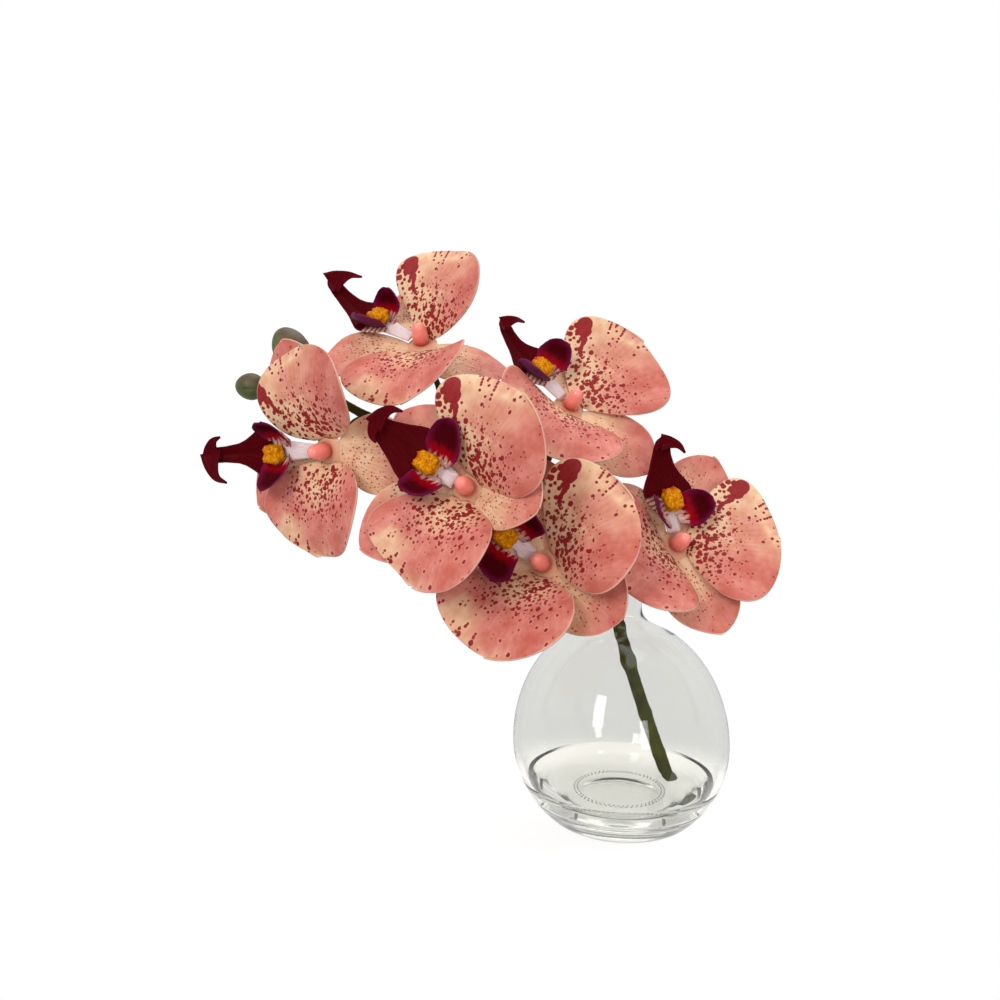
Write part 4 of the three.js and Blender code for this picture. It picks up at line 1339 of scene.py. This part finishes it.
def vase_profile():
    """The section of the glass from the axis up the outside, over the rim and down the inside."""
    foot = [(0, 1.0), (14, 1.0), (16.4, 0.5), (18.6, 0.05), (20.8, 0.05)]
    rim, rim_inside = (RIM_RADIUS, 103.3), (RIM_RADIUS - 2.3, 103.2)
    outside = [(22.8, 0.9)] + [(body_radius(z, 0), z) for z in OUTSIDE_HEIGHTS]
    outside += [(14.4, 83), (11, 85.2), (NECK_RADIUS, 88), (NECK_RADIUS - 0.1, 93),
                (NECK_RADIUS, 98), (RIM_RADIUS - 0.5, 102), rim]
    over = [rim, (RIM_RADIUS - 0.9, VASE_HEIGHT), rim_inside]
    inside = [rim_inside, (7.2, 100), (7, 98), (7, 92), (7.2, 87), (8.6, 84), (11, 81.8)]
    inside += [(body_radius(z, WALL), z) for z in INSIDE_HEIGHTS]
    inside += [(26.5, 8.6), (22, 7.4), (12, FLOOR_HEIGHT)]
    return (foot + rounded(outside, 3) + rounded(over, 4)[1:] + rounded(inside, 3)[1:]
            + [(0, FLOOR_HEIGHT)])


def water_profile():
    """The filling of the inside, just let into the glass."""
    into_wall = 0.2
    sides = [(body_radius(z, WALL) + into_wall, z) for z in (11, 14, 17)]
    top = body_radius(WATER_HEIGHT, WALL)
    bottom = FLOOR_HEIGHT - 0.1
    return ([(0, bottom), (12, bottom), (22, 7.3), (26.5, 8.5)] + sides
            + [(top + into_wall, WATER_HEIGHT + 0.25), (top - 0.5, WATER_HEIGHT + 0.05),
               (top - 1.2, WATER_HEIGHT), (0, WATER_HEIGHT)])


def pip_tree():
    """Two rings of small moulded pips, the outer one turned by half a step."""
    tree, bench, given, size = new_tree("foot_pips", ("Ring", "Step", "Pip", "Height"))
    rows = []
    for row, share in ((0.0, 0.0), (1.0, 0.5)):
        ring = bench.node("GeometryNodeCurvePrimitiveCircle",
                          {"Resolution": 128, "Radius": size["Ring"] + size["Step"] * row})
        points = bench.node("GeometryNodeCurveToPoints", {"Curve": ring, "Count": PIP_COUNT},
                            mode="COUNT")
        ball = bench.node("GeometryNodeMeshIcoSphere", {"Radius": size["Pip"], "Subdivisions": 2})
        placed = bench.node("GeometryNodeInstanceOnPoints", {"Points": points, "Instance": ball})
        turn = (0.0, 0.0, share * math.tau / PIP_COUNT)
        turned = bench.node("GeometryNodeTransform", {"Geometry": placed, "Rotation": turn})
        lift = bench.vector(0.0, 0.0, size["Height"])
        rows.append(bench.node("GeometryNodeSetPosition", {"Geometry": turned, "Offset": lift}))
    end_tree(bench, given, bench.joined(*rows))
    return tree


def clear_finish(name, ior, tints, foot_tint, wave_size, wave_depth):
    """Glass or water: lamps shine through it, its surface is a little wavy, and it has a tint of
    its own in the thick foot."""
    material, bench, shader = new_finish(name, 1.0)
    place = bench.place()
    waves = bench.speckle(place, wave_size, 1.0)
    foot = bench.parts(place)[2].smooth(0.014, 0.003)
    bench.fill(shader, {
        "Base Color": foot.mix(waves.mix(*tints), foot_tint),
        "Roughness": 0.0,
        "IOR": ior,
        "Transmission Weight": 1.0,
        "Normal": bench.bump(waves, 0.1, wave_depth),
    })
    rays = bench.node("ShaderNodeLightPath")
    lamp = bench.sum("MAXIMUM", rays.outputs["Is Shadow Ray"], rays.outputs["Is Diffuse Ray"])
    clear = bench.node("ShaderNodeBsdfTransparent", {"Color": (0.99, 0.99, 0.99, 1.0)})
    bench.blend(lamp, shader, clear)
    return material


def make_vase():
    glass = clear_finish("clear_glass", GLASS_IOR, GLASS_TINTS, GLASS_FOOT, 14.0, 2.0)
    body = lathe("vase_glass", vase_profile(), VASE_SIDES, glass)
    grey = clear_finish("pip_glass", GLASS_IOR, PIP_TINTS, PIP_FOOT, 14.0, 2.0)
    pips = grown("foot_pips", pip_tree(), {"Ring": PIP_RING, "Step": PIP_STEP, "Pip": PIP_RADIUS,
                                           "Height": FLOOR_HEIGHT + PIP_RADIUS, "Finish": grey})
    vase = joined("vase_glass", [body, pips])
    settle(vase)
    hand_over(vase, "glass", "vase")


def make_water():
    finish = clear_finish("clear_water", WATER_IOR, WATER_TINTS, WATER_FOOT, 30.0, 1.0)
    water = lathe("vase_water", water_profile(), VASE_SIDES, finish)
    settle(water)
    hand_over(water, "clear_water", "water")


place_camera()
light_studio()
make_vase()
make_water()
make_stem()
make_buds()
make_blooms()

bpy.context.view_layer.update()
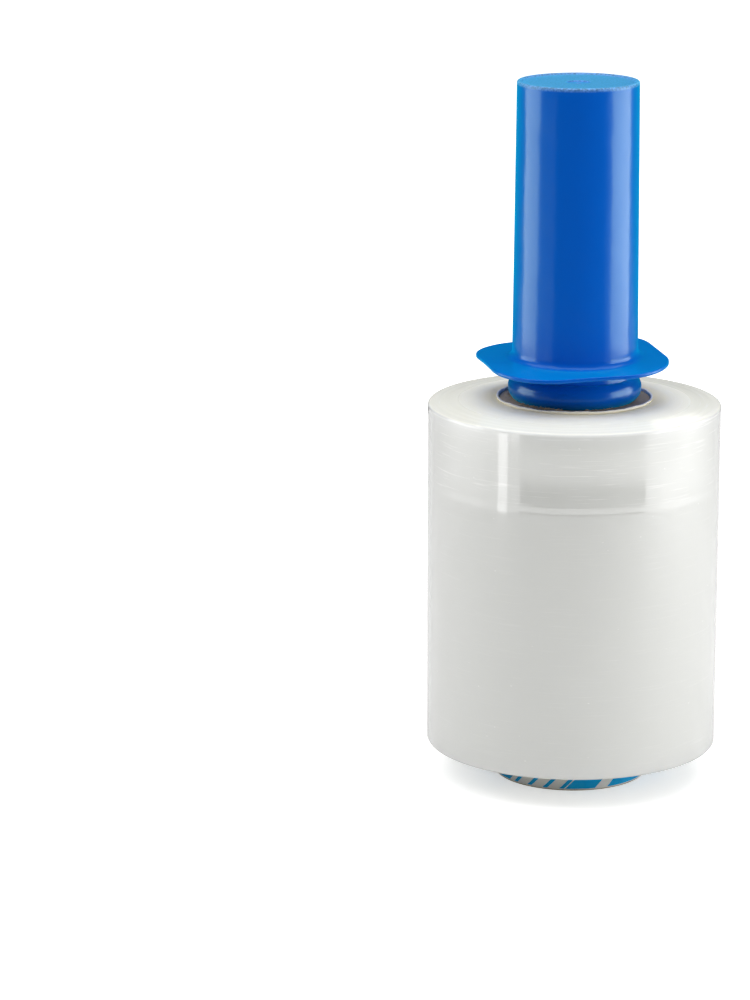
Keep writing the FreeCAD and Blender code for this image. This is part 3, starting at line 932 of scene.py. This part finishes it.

^^^^^^^^

Copy out each record exactly as given, omitting none.

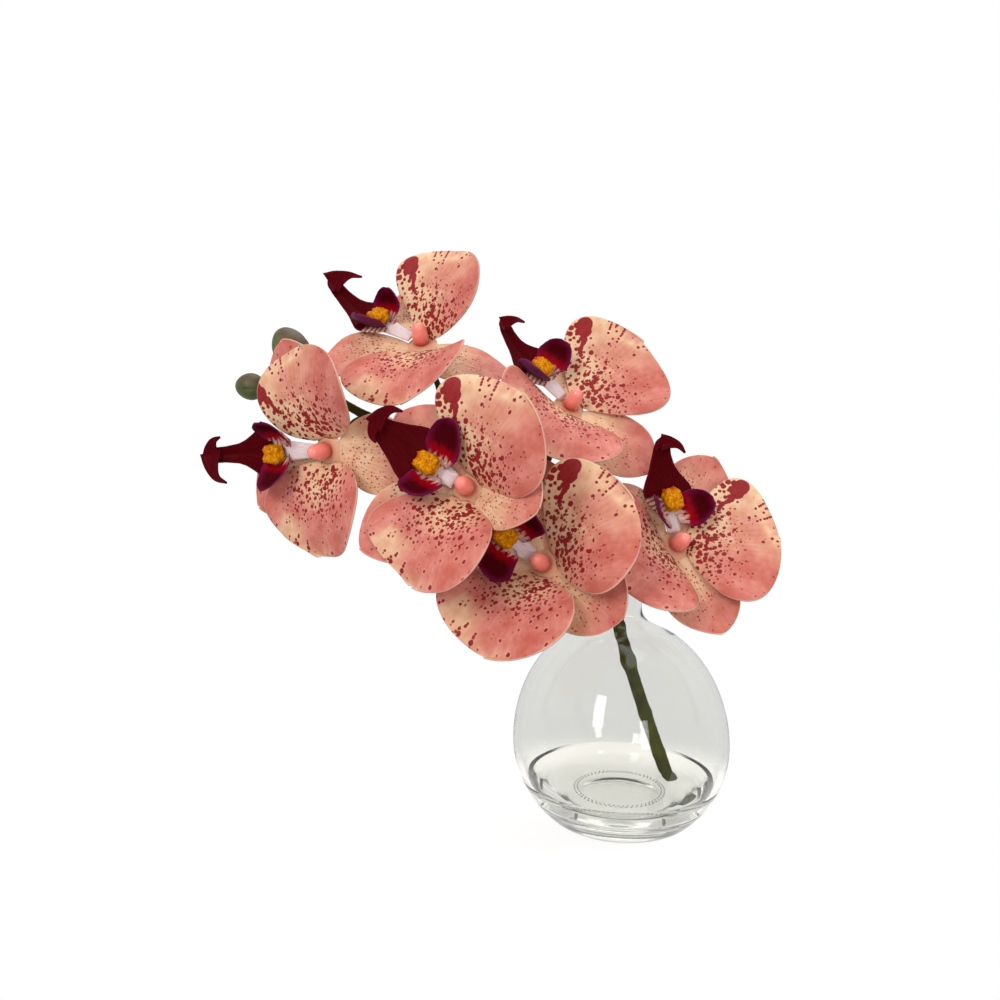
Write part 4 of the three.js and Blender code for this picture. It picks up at line 1339 of scene.py. This part finishes it.
def vase_profile():
    """The section of the glass from the axis up the outside, over the rim and down the inside."""
    foot = [(0, 1.0), (14, 1.0), (16.4, 0.5), (18.6, 0.05), (20.8, 0.05)]
    rim, rim_inside = (RIM_RADIUS, 103.3), (RIM_RADIUS - 2.3, 103.2)
    outside = [(22.8, 0.9)] + [(body_radius(z, 0), z) for z in OUTSIDE_HEIGHTS]
    outside += [(14.4, 83), (11, 85.2), (NECK_RADIUS, 88), (NECK_RADIUS - 0.1, 93),
                (NECK_RADIUS, 98), (RIM_RADIUS - 0.5, 102), rim]
    over = [rim, (RIM_RADIUS - 0.9, VASE_HEIGHT), rim_inside]
    inside = [rim_inside, (7.2, 100), (7, 98), (7, 92), (7.2, 87), (8.6, 84), (11, 81.8)]
    inside += [(body_radius(z, WALL), z) for z in INSIDE_HEIGHTS]
    inside += [(26.5, 8.6), (22, 7.4), (12, FLOOR_HEIGHT)]
    return (foot + rounded(outside, 3) + rounded(over, 4)[1:] + rounded(inside, 3)[1:]
            + [(0, FLOOR_HEIGHT)])


def water_profile():
    """The filling of the inside, just let into the glass."""
    into_wall = 0.2
    sides = [(body_radius(z, WALL) + into_wall, z) for z in (11, 14, 17)]
    top = body_radius(WATER_HEIGHT, WALL)
    bottom = FLOOR_HEIGHT - 0.1
    return ([(0, bottom), (12, bottom), (22, 7.3), (26.5, 8.5)] + sides
            + [(top + into_wall, WATER_HEIGHT + 0.25), (top - 0.5, WATER_HEIGHT + 0.05),
               (top - 1.2, WATER_HEIGHT), (0, WATER_HEIGHT)])


def pip_tree():
    """Two rings of small moulded pips, the outer one turned by half a step."""
    tree, bench, given, size = new_tree("foot_pips", ("Ring", "Step", "Pip", "Height"))
    rows = []
    for row, share in ((0.0, 0.0), (1.0, 0.5)):
        ring = bench.node("GeometryNodeCurvePrimitiveCircle",
                          {"Resolution": 128, "Radius": size["Ring"] + size["Step"] * row})
        points = bench.node("GeometryNodeCurveToPoints", {"Curve": ring, "Count": PIP_COUNT},
                            mode="COUNT")
        ball = bench.node("GeometryNodeMeshIcoSphere", {"Radius": size["Pip"], "Subdivisions": 2})
        placed = bench.node("GeometryNodeInstanceOnPoints", {"Points": points, "Instance": ball})
        turn = (0.0, 0.0, share * math.tau / PIP_COUNT)
        turned = bench.node("GeometryNodeTransform", {"Geometry": placed, "Rotation": turn})
        lift = bench.vector(0.0, 0.0, size["Height"])
        rows.append(bench.node("GeometryNodeSetPosition", {"Geometry": turned, "Offset": lift}))
    end_tree(bench, given, bench.joined(*rows))
    return tree


def clear_finish(name, ior, tints, foot_tint, wave_size, wave_depth):
    """Glass or water: lamps shine through it, its surface is a little wavy, and it has a tint of
    its own in the thick foot."""
    material, bench, shader = new_finish(name, 1.0)
    place = bench.place()
    waves = bench.speckle(place, wave_size, 1.0)
    foot = bench.parts(place)[2].smooth(0.014, 0.003)
    bench.fill(shader, {
        "Base Color": foot.mix(waves.mix(*tints), foot_tint),
        "Roughness": 0.0,
        "IOR": ior,
        "Transmission Weight": 1.0,
        "Normal": bench.bump(waves, 0.1, wave_depth),
    })
    rays = bench.node("ShaderNodeLightPath")
    lamp = bench.sum("MAXIMUM", rays.outputs["Is Shadow Ray"], rays.outputs["Is Diffuse Ray"])
    clear = bench.node("ShaderNodeBsdfTransparent", {"Color": (0.99, 0.99, 0.99, 1.0)})
    bench.blend(lamp, shader, clear)
    return material


def make_vase():
    glass = clear_finish("clear_glass", GLASS_IOR, GLASS_TINTS, GLASS_FOOT, 14.0, 2.0)
    body = lathe("vase_glass", vase_profile(), VASE_SIDES, glass)
    grey = clear_finish("pip_glass", GLASS_IOR, PIP_TINTS, PIP_FOOT, 14.0, 2.0)
    pips = grown("foot_pips", pip_tree(), {"Ring": PIP_RING, "Step": PIP_STEP, "Pip": PIP_RADIUS,
                                           "Height": FLOOR_HEIGHT + PIP_RADIUS, "Finish": grey})
    vase = joined("vase_glass", [body, pips])
    settle(vase)
    hand_over(vase, "glass", "vase")


def make_water():
    finish = clear_finish("clear_water", WATER_IOR, WATER_TINTS, WATER_FOOT, 30.0, 1.0)
    water = lathe("vase_water", water_profile(), VASE_SIDES, finish)
    settle(water)
    hand_over(water, "clear_water", "water")


place_camera()
light_studio()
make_vase()
make_water()
make_stem()
make_buds()
make_blooms()

bpy.context.view_layer.update()
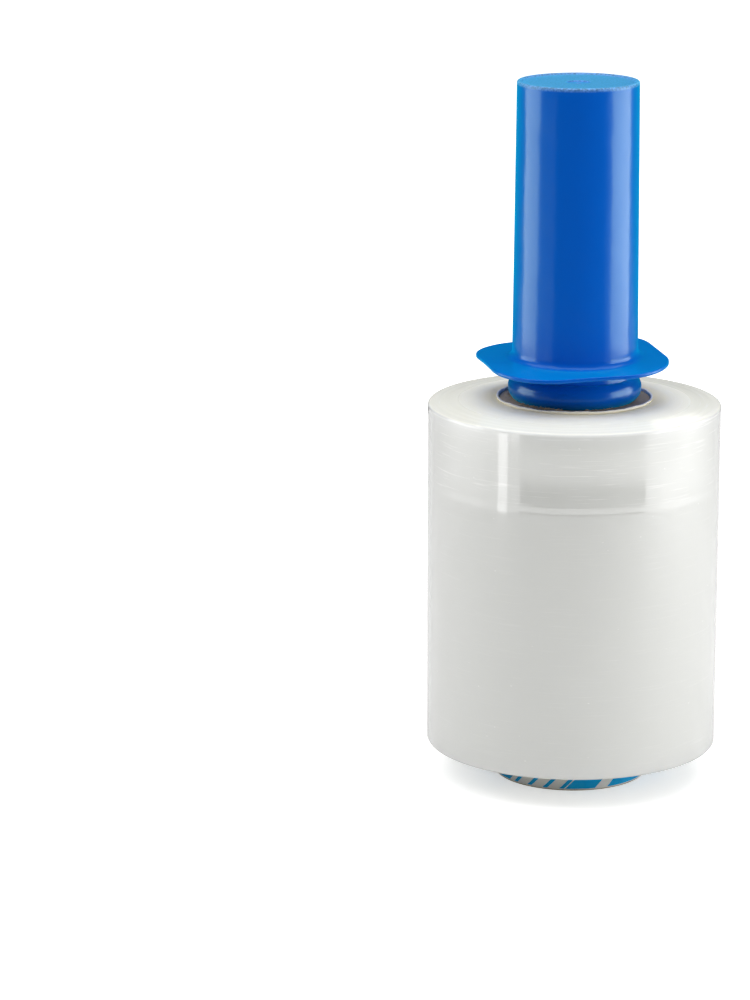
Keep writing the FreeCAD and Blender code for this image. This is part 3, starting at line 932 of scene.py. This part finishes it.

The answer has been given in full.